*Exercise objective*. Exactly reproduce the lines that follow.

*Dataset content*.
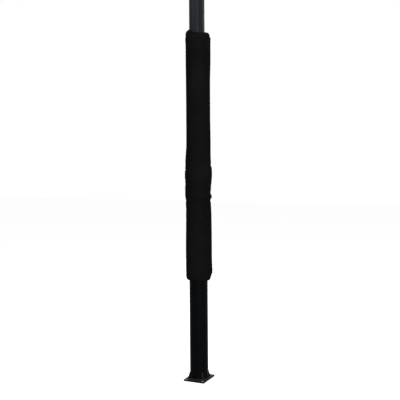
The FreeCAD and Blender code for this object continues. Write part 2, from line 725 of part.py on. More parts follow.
def make_eye_fasteners():
    saddles = []
    hole_dia = "sizes.eye_bolt_dia + 2 * sizes.seat_gap"
    for number, side in enumerate((1, -1), start=1):
        tag = "_%d" % number
        sign = "" if side > 0 else "-"
        outward = V(side, 0, 0)
        block = cylinder("saddle_block" + tag, "sizes.saddle_dia",
                         "sizes.eye_standoff + sizes.mast_dia / 2",
                         "0", "0", EYE_Z, outward)
        hole = cylinder("saddle_hole" + tag, hole_dia, "sizes.mast_dia",
                        "0", "0", EYE_Z, outward)
        seat = cylinder("saddle_seat" + tag, "sizes.mast_dia + 2 * sizes.seat_gap",
                        "sizes.saddle_dia * 2", "0", "0", EYE_Z + " - sizes.saddle_dia")
        bored = cut("saddle_bored" + tag, block, hole)
        saddles.append(cut("eye_saddle" + tag, bored, seat))
    keep(group("eye_saddles", saddles), "eye_saddles")
    outward = V(1, 0, 0)
    face = SADDLE_FACE
    disc = cylinder("eye_washer_disc", "sizes.eye_washer_dia", "sizes.eye_washer_thick",
                    face, "0", EYE_Z, outward)
    hole = cylinder("eye_washer_hole", hole_dia, "sizes.eye_washer_thick",
                    face, "0", EYE_Z, outward)
    keep(cut("eye_washer", disc, hole), "eye_washer")
    block = hexagon("eye_nut_block", "sizes.eye_nut_width", "sizes.eye_nut_tall",
                    NUT_FACE, "0", EYE_Z, outward)
    thread = cylinder("eye_nut_thread", hole_dia, "sizes.eye_nut_tall",
                      NUT_FACE, "0", EYE_Z, outward)
    keep(cut("eye_nut", block, thread), "eye_nut")


# ring that hangs in the eye: its wire rests on the eye's inner edge
RING_R = "(sizes.ring_bore / 2 + sizes.ring_wire / 2)"
RING_TOP = "(" + EYE_Z + " - sizes.eye_bore / 2 + sizes.ring_wire / 2 + sizes.soft_gap)"


def make_net_ring():
    ring = torus("net_ring", RING_R, "sizes.ring_wire", EYE_X, RING_TOP + " - " + RING_R, V(1, 0, 0))
    keep(ring, "net_ring")


make_base_plate()
make_base_weld()
make_gussets()
make_lower_tube()
make_mouth_bush()
make_clamp_collar()
make_clamp_fasteners()
make_mast_tube()
make_foot_bush()
make_foot_screws()
make_sleeve()
make_mast_cap()
make_net_eye()
make_eye_fasteners()
make_net_ring()
doc.recompute()

for item in doc.Objects:
    if "Invalid" in item.State or "Error" in item.State:
        raise RuntimeError("%s did not build: %s" % (item.Name, item.State))
os.makedirs("parts", exist_ok=True)
for label, piece in nodes.items():
    shape = piece.Shape
    if shape.isNull() or not shape.isValid() or not shape.Solids:
        raise RuntimeError(label + " is not a valid solid")
for label, piece in nodes.items():
    piece.Shape.exportStep("parts/%s.step" % label)
    box = piece.Shape.BoundBox
    print("%-14s solids %d  volume %10.1f  z %8.2f to %8.2f" % (
        label, len(piece.Shape.Solids), piece.Shape.Volume, box.ZMin, box.ZMax))
print("eye centre", mm(EYE_X), "ring top wire", mm(RING_TOP), "nodes", len(nodes))
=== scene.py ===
# %% [markdown]
# # A padded volleyball post
# This notebook dresses one telescopic volleyball post: a bolt-down foot, a black lower tube, a slate
# coloured mast that slides in it, and a long vinyl sleeve filled with foam. The steel and plastic pieces
# come from the construction model at their real size, so they only need finishes. The sleeve, its flap,
# the weld beads and the stitching are soft or fine, and they are modelled here.

# %% Load the construction model
import math
import random

import bpy
from mathutils import Matrix, Vector
from mathutils.bvhtree import BVHTree


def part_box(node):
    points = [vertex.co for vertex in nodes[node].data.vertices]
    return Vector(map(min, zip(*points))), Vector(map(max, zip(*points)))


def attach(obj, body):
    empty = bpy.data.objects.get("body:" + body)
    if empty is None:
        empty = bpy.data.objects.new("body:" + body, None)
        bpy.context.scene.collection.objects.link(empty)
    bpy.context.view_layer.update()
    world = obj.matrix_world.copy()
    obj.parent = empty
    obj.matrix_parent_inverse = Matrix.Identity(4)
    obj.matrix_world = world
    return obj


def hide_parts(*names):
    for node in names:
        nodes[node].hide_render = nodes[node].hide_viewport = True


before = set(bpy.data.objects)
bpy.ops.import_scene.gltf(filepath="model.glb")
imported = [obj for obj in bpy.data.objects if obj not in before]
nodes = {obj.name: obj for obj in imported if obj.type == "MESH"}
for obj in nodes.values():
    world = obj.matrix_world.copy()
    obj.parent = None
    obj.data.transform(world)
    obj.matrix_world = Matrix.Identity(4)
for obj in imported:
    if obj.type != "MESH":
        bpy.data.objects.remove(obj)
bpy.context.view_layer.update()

# %% [markdown]
# ## The camera
# The picture was taken from about 4 m, a little above waist height, looking slightly down. The post's
# vertical edges and the corners of its floor plate fix the place: the plate is seen from one corner,
# so the camera stands about 25 degrees round from the plate's front. A constraint that tracks the post
# would aim a camera too, but it can't hold a measured pan and roll. So the turn is built from three
# directions: right, up and backwards, because a camera looks along its own -Z axis.

# %% Camera
PHOTO_AZIMUTH = math.radians(24.9)
PHOTO_DISTANCE = 4.10
PHOTO_HEIGHT = 1.317
PHOTO_TILT = math.radians(3.555)
PHOTO_PAN = math.radians(0.16)
PHOTO_ROLL = math.radians(-0.39)
FOCAL_PIXELS = 702.0
PHOTO_WIDTH = 400.0
SENSOR_WIDTH = 36.0
FURTHEST_SEEN = 60.0
UP = Vector((0, 0, 1))


def add_camera():
    """Stand the camera on its circle round the post and turn it by pan, tilt and roll."""
    away = Vector((math.sin(PHOTO_AZIMUTH), -math.cos(PHOTO_AZIMUTH), 0))
    level_right = Vector((math.cos(PHOTO_AZIMUTH), math.sin(PHOTO_AZIMUTH), 0))
    flat = -away * math.cos(PHOTO_PAN) + level_right * math.sin(PHOTO_PAN)
    forward = flat * math.cos(PHOTO_TILT) - UP * math.sin(PHOTO_TILT)
    right = forward.cross(UP).normalized()
    up = right.cross(forward)
    rolled_right = right * math.cos(PHOTO_ROLL) + up * math.sin(PHOTO_ROLL)
    rolled_up = up * math.cos(PHOTO_ROLL) - right * math.sin(PHOTO_ROLL)
    data = bpy.data.cameras.new("photo_camera")
    data.sensor_width = SENSOR_WIDTH
    data.lens = FOCAL_PIXELS * SENSOR_WIDTH / PHOTO_WIDTH
    data.clip_end = FURTHEST_SEEN
    camera = bpy.data.objects.new("photo_camera", data)
    bpy.context.scene.collection.objects.link(camera)
    turn = Matrix((rolled_right, rolled_up, -forward)).transposed().to_4x4()
    place = away * PHOTO_DISTANCE + Vector((0, 0, PHOTO_HEIGHT))
    camera.matrix_world = Matrix.Translation(place) @ turn
    bpy.context.scene.camera = camera
    return camera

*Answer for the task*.
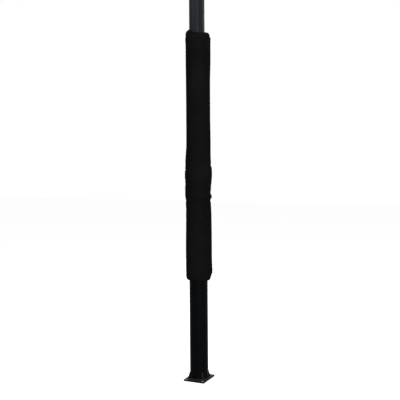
The FreeCAD and Blender code for this object continues. Write part 2, from line 725 of part.py on. More parts follow.
def make_eye_fasteners():
    saddles = []
    hole_dia = "sizes.eye_bolt_dia + 2 * sizes.seat_gap"
    for number, side in enumerate((1, -1), start=1):
        tag = "_%d" % number
        sign = "" if side > 0 else "-"
        outward = V(side, 0, 0)
        block = cylinder("saddle_block" + tag, "sizes.saddle_dia",
                         "sizes.eye_standoff + sizes.mast_dia / 2",
                         "0", "0", EYE_Z, outward)
        hole = cylinder("saddle_hole" + tag, hole_dia, "sizes.mast_dia",
                        "0", "0", EYE_Z, outward)
        seat = cylinder("saddle_seat" + tag, "sizes.mast_dia + 2 * sizes.seat_gap",
                        "sizes.saddle_dia * 2", "0", "0", EYE_Z + " - sizes.saddle_dia")
        bored = cut("saddle_bored" + tag, block, hole)
        saddles.append(cut("eye_saddle" + tag, bored, seat))
    keep(group("eye_saddles", saddles), "eye_saddles")
    outward = V(1, 0, 0)
    face = SADDLE_FACE
    disc = cylinder("eye_washer_disc", "sizes.eye_washer_dia", "sizes.eye_washer_thick",
                    face, "0", EYE_Z, outward)
    hole = cylinder("eye_washer_hole", hole_dia, "sizes.eye_washer_thick",
                    face, "0", EYE_Z, outward)
    keep(cut("eye_washer", disc, hole), "eye_washer")
    block = hexagon("eye_nut_block", "sizes.eye_nut_width", "sizes.eye_nut_tall",
                    NUT_FACE, "0", EYE_Z, outward)
    thread = cylinder("eye_nut_thread", hole_dia, "sizes.eye_nut_tall",
                      NUT_FACE, "0", EYE_Z, outward)
    keep(cut("eye_nut", block, thread), "eye_nut")


# ring that hangs in the eye: its wire rests on the eye's inner edge
RING_R = "(sizes.ring_bore / 2 + sizes.ring_wire / 2)"
RING_TOP = "(" + EYE_Z + " - sizes.eye_bore / 2 + sizes.ring_wire / 2 + sizes.soft_gap)"


def make_net_ring():
    ring = torus("net_ring", RING_R, "sizes.ring_wire", EYE_X, RING_TOP + " - " + RING_R, V(1, 0, 0))
    keep(ring, "net_ring")


make_base_plate()
make_base_weld()
make_gussets()
make_lower_tube()
make_mouth_bush()
make_clamp_collar()
make_clamp_fasteners()
make_mast_tube()
make_foot_bush()
make_foot_screws()
make_sleeve()
make_mast_cap()
make_net_eye()
make_eye_fasteners()
make_net_ring()
doc.recompute()

for item in doc.Objects:
    if "Invalid" in item.State or "Error" in item.State:
        raise RuntimeError("%s did not build: %s" % (item.Name, item.State))
os.makedirs("parts", exist_ok=True)
for label, piece in nodes.items():
    shape = piece.Shape
    if shape.isNull() or not shape.isValid() or not shape.Solids:
        raise RuntimeError(label + " is not a valid solid")
for label, piece in nodes.items():
    piece.Shape.exportStep("parts/%s.step" % label)
    box = piece.Shape.BoundBox
    print("%-14s solids %d  volume %10.1f  z %8.2f to %8.2f" % (
        label, len(piece.Shape.Solids), piece.Shape.Volume, box.ZMin, box.ZMax))
print("eye centre", mm(EYE_X), "ring top wire", mm(RING_TOP), "nodes", len(nodes))
=== scene.py ===
# %% [markdown]
# # A padded volleyball post
# This notebook dresses one telescopic volleyball post: a bolt-down foot, a black lower tube, a slate
# coloured mast that slides in it, and a long vinyl sleeve filled with foam. The steel and plastic pieces
# come from the construction model at their real size, so they only need finishes. The sleeve, its flap,
# the weld beads and the stitching are soft or fine, and they are modelled here.

# %% Load the construction model
import math
import random

import bpy
from mathutils import Matrix, Vector
from mathutils.bvhtree import BVHTree


def part_box(node):
    points = [vertex.co for vertex in nodes[node].data.vertices]
    return Vector(map(min, zip(*points))), Vector(map(max, zip(*points)))


def attach(obj, body):
    empty = bpy.data.objects.get("body:" + body)
    if empty is None:
        empty = bpy.data.objects.new("body:" + body, None)
        bpy.context.scene.collection.objects.link(empty)
    bpy.context.view_layer.update()
    world = obj.matrix_world.copy()
    obj.parent = empty
    obj.matrix_parent_inverse = Matrix.Identity(4)
    obj.matrix_world = world
    return obj


def hide_parts(*names):
    for node in names:
        nodes[node].hide_render = nodes[node].hide_viewport = True


before = set(bpy.data.objects)
bpy.ops.import_scene.gltf(filepath="model.glb")
imported = [obj for obj in bpy.data.objects if obj not in before]
nodes = {obj.name: obj for obj in imported if obj.type == "MESH"}
for obj in nodes.values():
    world = obj.matrix_world.copy()
    obj.parent = None
    obj.data.transform(world)
    obj.matrix_world = Matrix.Identity(4)
for obj in imported:
    if obj.type != "MESH":
        bpy.data.objects.remove(obj)
bpy.context.view_layer.update()

# %% [markdown]
# ## The camera
# The picture was taken from about 4 m, a little above waist height, looking slightly down. The post's
# vertical edges and the corners of its floor plate fix the place: the plate is seen from one corner,
# so the camera stands about 25 degrees round from the plate's front. A constraint that tracks the post
# would aim a camera too, but it can't hold a measured pan and roll. So the turn is built from three
# directions: right, up and backwards, because a camera looks along its own -Z axis.

# %% Camera
PHOTO_AZIMUTH = math.radians(24.9)
PHOTO_DISTANCE = 4.10
PHOTO_HEIGHT = 1.317
PHOTO_TILT = math.radians(3.555)
PHOTO_PAN = math.radians(0.16)
PHOTO_ROLL = math.radians(-0.39)
FOCAL_PIXELS = 702.0
PHOTO_WIDTH = 400.0
SENSOR_WIDTH = 36.0
FURTHEST_SEEN = 60.0
UP = Vector((0, 0, 1))


def add_camera():
    """Stand the camera on its circle round the post and turn it by pan, tilt and roll."""
    away = Vector((math.sin(PHOTO_AZIMUTH), -math.cos(PHOTO_AZIMUTH), 0))
    level_right = Vector((math.cos(PHOTO_AZIMUTH), math.sin(PHOTO_AZIMUTH), 0))
    flat = -away * math.cos(PHOTO_PAN) + level_right * math.sin(PHOTO_PAN)
    forward = flat * math.cos(PHOTO_TILT) - UP * math.sin(PHOTO_TILT)
    right = forward.cross(UP).normalized()
    up = right.cross(forward)
    rolled_right = right * math.cos(PHOTO_ROLL) + up * math.sin(PHOTO_ROLL)
    rolled_up = up * math.cos(PHOTO_ROLL) - right * math.sin(PHOTO_ROLL)
    data = bpy.data.cameras.new("photo_camera")
    data.sensor_width = SENSOR_WIDTH
    data.lens = FOCAL_PIXELS * SENSOR_WIDTH / PHOTO_WIDTH
    data.clip_end = FURTHEST_SEEN
    camera = bpy.data.objects.new("photo_camera", data)
    bpy.context.scene.collection.objects.link(camera)
    turn = Matrix((rolled_right, rolled_up, -forward)).transposed().to_4x4()
    place = away * PHOTO_DISTANCE + Vector((0, 0, PHOTO_HEIGHT))
    camera.matrix_world = Matrix.Translation(place) @ turn
    bpy.context.scene.camera = camera
    return camera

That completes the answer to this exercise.